Sethe loses her job, there is no food at their home. Baby Suggs finally dies, but Sethe doesn’t care. All her attention belongs to Beloved, she even gives all the food to the now pregnant woman, making herself and Denwer starve. Denwer has no options than to find courage and step away from the house asking the community that shunned their family for help.
But, to her surprise, the townspeople are actually willing to help. They find Denwer a job so she can support her family. Denwer doesn’t want to gossip about what happens in her home, but from the scarce information she gives one of the local women, Ella, the woman concludes that Beloved can really be a ghost who haunts Sethe. She knows Sethe for ages, helped her during the escape and believes she is in need of help now. Ella offers to conduct an exorcism ritual.
The women of the town prepare for the ritual. When they are almost ready to perform it and go to the Sethe’s house, they see the completely exhausted woman and the perfectly healthy Beloved, who stands near her, pregnant and naked, with a satisfied smile on her face. At that moment a white man who came to pick Denwer up for her new job enters the house. Sethe experiences a flashback in which she sees that a white slaver has come to take her child away. She rushes at that white man with an ice pick trying to crash his head.
No one can say clearly what happens later. Was it Ella finishing the exorcism or some other, more material reason - but Sethe is restrained, the white man is saved and Beloved, whoever she was, is gone for good.
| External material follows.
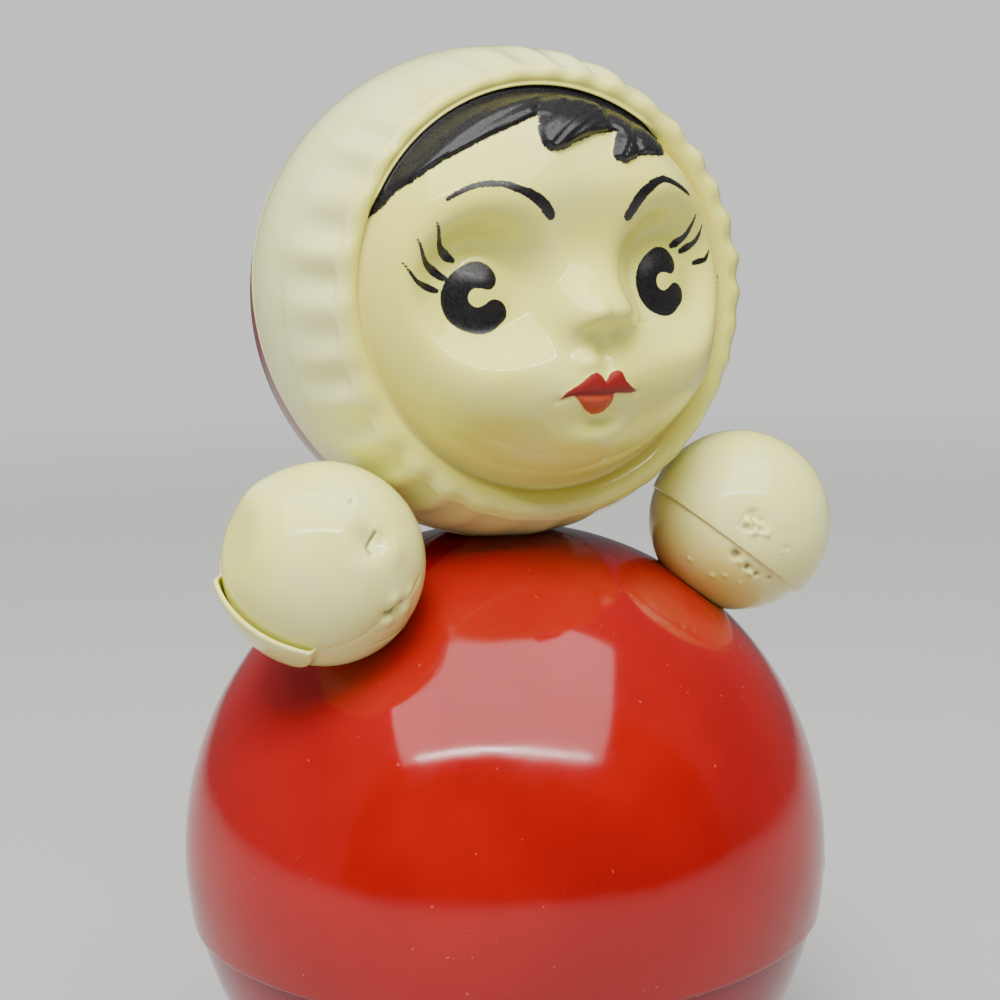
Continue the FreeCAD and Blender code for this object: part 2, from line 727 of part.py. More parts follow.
doll = build_doll()
doc.recompute()
check(doll)
os.makedirs("parts", exist_ok=True)
for piece in doll:
    piece.Shape.exportStep(f"parts/{piece.Label}.step")
    box = piece.Shape.BoundBox
    print(f"{piece.Label:24s} solids {len(piece.Shape.Solids)} volume {piece.Shape.Volume:10.1f} "
          f"x {box.XMin:7.2f} {box.XMax:7.2f} y {box.YMin:7.2f} {box.YMax:7.2f} "
          f"z {box.ZMin:7.2f} {box.ZMax:7.2f}")
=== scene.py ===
"""Looks for the roly-poly doll: glossy celluloid shells, a painted face and the metal chime inside."""

import math

import bmesh
import bpy
import numpy as np
from mathutils import Matrix, Vector


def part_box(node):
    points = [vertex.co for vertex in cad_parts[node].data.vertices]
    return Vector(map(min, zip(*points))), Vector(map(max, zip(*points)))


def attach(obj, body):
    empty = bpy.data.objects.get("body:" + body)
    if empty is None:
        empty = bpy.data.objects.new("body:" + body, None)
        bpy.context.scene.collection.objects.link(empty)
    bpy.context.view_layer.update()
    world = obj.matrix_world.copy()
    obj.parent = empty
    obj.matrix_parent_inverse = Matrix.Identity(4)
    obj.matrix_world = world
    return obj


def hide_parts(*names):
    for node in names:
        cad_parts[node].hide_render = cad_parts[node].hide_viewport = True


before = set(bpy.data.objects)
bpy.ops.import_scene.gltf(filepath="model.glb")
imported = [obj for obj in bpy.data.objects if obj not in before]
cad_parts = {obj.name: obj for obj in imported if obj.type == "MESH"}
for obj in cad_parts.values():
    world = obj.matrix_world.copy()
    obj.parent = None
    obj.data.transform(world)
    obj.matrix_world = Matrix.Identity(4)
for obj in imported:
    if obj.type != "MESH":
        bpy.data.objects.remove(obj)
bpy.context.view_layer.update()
MM = 0.001

# ---------------- sizes in mm, most from the frame

WALL = 0.9
low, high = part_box("body_upper_shell")
BODY_RADIUS = (high.x - low.x) / 2 / MM
BODY_SEAM_Z = low.z / MM
BODY_LAP = 5.0
LOWER_RADIUS = BODY_RADIUS - WALL
BODY_CENTRE = np.array([0.0, 0.0, 56.96])
low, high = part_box("head_front_shell")
HOOD_RADIUS = (high.x - low.x) / 2 / MM
HEAD_CENTRE = np.array([0.0, 0.9, high.z / MM - HOOD_RADIUS])
HEAD_SEAM = 5.9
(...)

Sethe is extremely depressed. She just lies on the Baby Suggs’ bed, willing to die as her mother-in-law did. She still mourns Beloved and thinks that she deserved everything that happened to her. Paul D. returns to her house and comforts her, telling Sethe that he loves her and they all have to move on and forget everything that was like a bad dream.
Sethe gradually gets better and the community also accepts her and her family back.